Sound simple? Think again. Creating art is a lifelong venture. When were are born, we are suddenly deluged with data… sights, sounds, feelings, tastes followed by a learning processes begun by family members. This is before we ever pick up our first crayon or piece of chalk. Our awareness of all of this data makes us great little sponges.

Sometime latter, we begin to organize this data into thoughts. We begin to decide what’s important and what’s not, what matters and what doesn’t (we’ll call that mindfulness). We then find a way to make those things (we’ll call them values) concrete for ourselves and others. We begin to tell our own story and when we pick up those crayons and pieces of chalk, we make those stories manifest for the first time. We are artists.

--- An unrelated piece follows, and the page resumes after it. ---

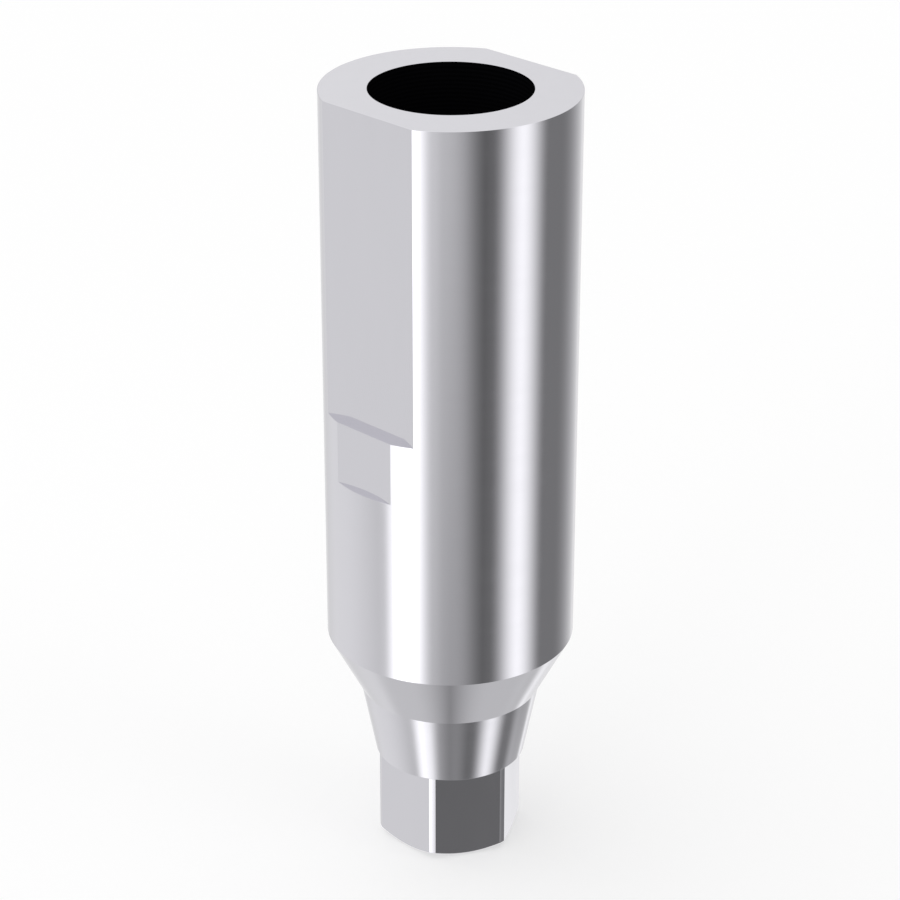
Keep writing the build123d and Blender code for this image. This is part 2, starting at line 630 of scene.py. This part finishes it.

Pablo Picasso said: “All children are artists. The problem is how to remain an artist once he grows up.”

What happens to our artistic natures as we grow? In general, we lose touch with ourselves. As we age, the learning processes continue, growing in both in complexity and diversity. Life becomes uncertain. We protect ourselves by disconnecting from the world. When we disconnect, we are putting ourselves in little boxes. Things on the outside can’t get in but we can’t get out either. We lose our connectivity with the universe and our creative abilities as well.

As adults, we must re-member who we are. We must once again permit ourselves to be mindful of life. We weigh our experiences and embrace our feelings. These are the foundation stones of our story. Next, we examine our values. As no people have the exact same experiences, feelings and values, we find that we have unique stories to tell. Our uniqueness is what makes us different. Our differences from others are our strengths as artists.

Our pieces of art are outward manifestations of our uniqueness. The underlying theme of our art pieces becomes our special artistic signature. This signature is a physical manifestation of personal fulfillment. Personal fulfillment is achieved when you are truly passionate about your art and freely and without reservation, give yourself to it.